● **WHAT TO DO**: Your task is to quote exactly the run of lines that starts at the line containing "build_front_bezel()" and ends at the line containing "cad_parts[node].hide_render = cad_parts[node].hide_viewport", including both.

● **SOURCE EXCERPT**:

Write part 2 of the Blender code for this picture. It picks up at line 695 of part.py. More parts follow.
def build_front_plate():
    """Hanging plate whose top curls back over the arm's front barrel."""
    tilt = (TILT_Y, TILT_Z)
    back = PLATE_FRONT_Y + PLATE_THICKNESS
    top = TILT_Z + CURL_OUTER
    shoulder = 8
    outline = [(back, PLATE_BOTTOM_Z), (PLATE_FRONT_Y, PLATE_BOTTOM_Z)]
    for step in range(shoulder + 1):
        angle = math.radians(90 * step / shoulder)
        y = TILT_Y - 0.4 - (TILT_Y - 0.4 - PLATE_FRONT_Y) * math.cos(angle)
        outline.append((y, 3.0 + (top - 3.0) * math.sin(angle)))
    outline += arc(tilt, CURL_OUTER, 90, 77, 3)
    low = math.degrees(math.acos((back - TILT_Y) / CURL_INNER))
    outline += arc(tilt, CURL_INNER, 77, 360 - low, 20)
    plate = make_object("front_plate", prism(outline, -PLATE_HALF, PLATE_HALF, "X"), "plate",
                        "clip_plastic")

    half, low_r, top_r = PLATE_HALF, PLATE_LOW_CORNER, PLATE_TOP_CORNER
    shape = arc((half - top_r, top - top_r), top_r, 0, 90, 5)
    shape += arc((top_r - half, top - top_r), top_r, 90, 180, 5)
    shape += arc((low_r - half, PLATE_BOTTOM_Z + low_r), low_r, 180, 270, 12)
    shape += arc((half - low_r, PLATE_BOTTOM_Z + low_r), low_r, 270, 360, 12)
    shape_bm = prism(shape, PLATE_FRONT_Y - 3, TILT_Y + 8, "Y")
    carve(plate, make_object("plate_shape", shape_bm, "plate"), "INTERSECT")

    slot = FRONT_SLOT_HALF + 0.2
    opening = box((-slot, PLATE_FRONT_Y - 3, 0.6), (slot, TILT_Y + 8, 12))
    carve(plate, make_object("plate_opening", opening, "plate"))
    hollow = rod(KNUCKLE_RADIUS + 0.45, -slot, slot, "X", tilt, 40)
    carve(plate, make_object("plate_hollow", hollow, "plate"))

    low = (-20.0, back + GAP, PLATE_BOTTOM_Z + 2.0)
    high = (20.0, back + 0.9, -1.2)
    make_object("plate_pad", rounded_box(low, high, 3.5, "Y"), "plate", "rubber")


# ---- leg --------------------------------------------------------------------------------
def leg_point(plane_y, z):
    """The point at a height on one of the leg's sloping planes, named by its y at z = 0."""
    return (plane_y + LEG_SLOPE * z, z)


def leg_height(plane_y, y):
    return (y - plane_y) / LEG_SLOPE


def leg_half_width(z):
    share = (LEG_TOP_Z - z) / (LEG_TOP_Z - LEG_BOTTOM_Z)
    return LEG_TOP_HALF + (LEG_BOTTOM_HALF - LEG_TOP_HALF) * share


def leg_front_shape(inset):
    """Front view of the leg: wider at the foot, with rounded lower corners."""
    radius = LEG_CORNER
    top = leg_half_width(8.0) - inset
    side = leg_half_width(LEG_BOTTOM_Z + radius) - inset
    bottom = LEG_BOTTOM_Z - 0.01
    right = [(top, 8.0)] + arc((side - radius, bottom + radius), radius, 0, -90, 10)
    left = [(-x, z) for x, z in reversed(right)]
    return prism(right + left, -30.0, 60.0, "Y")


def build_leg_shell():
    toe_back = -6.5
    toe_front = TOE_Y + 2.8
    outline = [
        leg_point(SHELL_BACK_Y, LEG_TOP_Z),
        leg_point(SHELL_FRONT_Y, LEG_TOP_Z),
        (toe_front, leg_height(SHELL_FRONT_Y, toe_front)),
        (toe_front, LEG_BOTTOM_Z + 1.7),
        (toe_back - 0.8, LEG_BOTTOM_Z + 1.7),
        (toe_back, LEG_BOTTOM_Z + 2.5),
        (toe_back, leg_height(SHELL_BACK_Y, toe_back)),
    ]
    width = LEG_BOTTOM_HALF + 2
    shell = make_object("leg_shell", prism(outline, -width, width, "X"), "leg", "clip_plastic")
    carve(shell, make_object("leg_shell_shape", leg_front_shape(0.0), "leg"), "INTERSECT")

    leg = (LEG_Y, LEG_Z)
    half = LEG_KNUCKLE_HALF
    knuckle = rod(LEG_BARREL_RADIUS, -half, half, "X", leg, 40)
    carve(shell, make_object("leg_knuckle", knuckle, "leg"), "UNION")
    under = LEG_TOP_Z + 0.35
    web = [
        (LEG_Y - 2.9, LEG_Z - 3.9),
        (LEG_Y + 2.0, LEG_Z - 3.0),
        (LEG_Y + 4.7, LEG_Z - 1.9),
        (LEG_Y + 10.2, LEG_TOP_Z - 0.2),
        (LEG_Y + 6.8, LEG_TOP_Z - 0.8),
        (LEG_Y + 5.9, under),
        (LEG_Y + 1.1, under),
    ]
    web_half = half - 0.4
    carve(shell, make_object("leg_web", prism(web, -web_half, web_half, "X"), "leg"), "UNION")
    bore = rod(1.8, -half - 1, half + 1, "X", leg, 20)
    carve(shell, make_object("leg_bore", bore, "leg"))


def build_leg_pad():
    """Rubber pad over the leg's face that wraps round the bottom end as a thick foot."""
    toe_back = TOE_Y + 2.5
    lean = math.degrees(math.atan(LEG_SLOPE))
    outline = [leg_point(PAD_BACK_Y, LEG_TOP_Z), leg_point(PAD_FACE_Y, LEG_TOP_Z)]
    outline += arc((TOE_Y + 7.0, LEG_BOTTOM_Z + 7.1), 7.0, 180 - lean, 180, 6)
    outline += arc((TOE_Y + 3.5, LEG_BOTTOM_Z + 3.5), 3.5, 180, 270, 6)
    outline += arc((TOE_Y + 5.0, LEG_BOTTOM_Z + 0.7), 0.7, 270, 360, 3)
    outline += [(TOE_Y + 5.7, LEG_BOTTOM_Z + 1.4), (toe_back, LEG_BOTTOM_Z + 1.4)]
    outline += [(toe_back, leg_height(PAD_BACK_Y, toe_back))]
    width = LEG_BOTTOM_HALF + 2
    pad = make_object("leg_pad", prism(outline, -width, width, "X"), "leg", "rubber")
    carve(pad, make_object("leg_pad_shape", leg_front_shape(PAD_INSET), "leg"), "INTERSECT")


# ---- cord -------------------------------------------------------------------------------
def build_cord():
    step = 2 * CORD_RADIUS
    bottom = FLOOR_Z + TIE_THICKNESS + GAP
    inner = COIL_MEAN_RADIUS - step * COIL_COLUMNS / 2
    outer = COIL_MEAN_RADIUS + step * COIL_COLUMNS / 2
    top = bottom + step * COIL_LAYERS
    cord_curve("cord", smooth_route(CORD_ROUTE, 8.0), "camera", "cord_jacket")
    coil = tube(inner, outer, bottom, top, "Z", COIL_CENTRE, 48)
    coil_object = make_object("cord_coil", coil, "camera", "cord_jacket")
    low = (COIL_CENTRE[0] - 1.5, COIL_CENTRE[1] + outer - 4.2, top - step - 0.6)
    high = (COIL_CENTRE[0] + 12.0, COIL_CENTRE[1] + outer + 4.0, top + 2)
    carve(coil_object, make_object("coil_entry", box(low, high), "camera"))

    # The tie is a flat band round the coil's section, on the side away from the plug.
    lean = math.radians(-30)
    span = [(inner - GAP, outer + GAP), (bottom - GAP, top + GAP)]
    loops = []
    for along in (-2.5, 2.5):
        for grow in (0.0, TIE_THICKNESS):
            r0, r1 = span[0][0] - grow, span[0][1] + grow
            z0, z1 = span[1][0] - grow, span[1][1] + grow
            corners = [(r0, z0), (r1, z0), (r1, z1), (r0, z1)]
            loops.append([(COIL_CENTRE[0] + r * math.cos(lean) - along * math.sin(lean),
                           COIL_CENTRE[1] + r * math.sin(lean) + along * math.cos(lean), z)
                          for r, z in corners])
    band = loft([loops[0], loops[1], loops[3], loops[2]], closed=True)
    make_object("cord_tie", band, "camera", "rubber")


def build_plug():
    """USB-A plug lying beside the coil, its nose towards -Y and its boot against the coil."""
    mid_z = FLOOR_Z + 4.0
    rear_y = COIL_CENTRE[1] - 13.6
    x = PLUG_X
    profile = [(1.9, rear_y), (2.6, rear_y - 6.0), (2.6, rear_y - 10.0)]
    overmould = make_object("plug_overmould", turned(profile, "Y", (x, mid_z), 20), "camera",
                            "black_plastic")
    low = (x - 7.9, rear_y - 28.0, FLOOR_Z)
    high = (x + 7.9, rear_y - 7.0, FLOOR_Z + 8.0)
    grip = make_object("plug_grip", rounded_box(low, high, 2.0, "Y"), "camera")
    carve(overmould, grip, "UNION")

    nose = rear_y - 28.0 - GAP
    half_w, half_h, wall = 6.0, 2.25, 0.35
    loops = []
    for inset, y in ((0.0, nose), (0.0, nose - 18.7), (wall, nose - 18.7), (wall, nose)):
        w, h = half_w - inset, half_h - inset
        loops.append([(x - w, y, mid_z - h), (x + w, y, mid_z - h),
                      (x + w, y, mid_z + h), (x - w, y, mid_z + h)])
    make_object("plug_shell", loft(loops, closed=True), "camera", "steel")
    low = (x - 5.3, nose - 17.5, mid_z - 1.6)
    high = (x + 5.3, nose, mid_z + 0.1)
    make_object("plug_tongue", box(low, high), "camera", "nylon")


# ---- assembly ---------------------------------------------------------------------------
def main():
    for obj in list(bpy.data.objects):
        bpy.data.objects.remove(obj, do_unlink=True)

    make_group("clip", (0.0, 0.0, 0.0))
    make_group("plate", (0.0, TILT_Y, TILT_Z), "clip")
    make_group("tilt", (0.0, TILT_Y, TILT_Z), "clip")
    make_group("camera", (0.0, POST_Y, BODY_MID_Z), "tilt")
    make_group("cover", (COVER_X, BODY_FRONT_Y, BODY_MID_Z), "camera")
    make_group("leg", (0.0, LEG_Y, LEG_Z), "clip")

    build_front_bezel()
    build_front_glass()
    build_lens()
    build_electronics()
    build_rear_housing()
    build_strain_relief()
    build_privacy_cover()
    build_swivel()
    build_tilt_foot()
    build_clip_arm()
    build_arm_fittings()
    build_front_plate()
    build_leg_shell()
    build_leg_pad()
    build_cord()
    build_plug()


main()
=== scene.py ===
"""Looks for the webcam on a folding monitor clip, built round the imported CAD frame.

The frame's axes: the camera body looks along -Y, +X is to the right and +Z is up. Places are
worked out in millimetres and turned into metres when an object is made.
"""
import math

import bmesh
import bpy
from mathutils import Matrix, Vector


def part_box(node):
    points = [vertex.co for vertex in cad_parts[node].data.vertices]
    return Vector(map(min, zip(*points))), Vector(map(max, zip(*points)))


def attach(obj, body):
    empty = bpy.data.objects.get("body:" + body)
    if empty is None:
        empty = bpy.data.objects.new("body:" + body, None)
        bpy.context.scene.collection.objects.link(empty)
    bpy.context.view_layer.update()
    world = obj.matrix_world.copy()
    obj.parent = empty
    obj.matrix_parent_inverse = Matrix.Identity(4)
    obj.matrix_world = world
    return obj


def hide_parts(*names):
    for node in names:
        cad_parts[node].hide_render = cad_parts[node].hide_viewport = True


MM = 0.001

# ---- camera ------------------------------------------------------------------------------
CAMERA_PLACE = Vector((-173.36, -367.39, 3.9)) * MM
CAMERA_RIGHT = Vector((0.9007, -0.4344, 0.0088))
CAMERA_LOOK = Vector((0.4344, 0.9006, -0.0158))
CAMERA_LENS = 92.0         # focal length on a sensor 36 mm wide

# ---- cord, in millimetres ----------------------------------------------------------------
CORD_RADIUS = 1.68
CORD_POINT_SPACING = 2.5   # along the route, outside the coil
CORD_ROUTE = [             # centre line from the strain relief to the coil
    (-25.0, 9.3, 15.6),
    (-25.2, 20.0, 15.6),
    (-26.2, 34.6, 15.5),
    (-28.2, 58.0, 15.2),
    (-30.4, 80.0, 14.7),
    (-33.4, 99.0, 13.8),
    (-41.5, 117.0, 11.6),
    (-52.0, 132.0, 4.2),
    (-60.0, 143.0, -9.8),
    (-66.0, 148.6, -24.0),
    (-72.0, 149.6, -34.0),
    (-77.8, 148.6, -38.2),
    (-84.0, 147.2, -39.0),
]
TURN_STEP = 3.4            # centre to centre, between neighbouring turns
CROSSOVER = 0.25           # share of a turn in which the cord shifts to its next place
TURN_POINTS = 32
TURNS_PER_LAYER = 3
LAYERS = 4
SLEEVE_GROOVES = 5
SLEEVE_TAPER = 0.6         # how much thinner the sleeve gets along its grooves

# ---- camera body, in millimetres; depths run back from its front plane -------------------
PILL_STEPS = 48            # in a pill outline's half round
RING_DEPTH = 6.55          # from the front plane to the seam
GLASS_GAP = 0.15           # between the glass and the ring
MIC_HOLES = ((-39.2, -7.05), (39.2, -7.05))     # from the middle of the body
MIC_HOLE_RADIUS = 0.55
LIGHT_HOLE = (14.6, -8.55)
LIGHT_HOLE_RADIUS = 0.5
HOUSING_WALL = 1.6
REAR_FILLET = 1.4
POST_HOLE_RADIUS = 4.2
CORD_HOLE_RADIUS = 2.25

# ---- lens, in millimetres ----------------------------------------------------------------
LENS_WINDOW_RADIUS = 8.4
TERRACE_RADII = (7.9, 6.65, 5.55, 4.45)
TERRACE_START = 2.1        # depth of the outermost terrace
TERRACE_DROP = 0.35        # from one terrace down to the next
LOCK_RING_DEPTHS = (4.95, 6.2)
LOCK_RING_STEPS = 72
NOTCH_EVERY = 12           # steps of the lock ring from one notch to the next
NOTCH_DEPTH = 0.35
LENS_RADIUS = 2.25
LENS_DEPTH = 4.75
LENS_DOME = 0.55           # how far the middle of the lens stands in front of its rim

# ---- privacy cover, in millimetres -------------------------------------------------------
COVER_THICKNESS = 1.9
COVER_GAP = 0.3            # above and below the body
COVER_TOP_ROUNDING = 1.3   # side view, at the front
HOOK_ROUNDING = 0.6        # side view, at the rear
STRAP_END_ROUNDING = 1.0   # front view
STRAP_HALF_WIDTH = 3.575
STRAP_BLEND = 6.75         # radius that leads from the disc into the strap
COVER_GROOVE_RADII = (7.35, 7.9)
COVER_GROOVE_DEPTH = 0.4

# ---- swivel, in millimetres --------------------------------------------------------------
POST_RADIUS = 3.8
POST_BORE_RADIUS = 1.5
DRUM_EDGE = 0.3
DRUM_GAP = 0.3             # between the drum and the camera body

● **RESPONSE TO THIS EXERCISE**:
    build_front_bezel()
    build_front_glass()
    build_lens()
    build_electronics()
    build_rear_housing()
    build_strain_relief()
    build_privacy_cover()
    build_swivel()
    build_tilt_foot()
    build_clip_arm()
    build_arm_fittings()
    build_front_plate()
    build_leg_shell()
    build_leg_pad()
    build_cord()
    build_plug()


main()
=== scene.py ===
"""Looks for the webcam on a folding monitor clip, built round the imported CAD frame.

The frame's axes: the camera body looks along -Y, +X is to the right and +Z is up. Places are
worked out in millimetres and turned into metres when an object is made.
"""
import math

import bmesh
import bpy
from mathutils import Matrix, Vector


def part_box(node):
    points = [vertex.co for vertex in cad_parts[node].data.vertices]
    return Vector(map(min, zip(*points))), Vector(map(max, zip(*points)))


def attach(obj, body):
    empty = bpy.data.objects.get("body:" + body)
    if empty is None:
        empty = bpy.data.objects.new("body:" + body, None)
        bpy.context.scene.collection.objects.link(empty)
    bpy.context.view_layer.update()
    world = obj.matrix_world.copy()
    obj.parent = empty
    obj.matrix_parent_inverse = Matrix.Identity(4)
    obj.matrix_world = world
    return obj


def hide_parts(*names):
    for node in names:
        cad_parts[node].hide_render = cad_parts[node].hide_viewport = True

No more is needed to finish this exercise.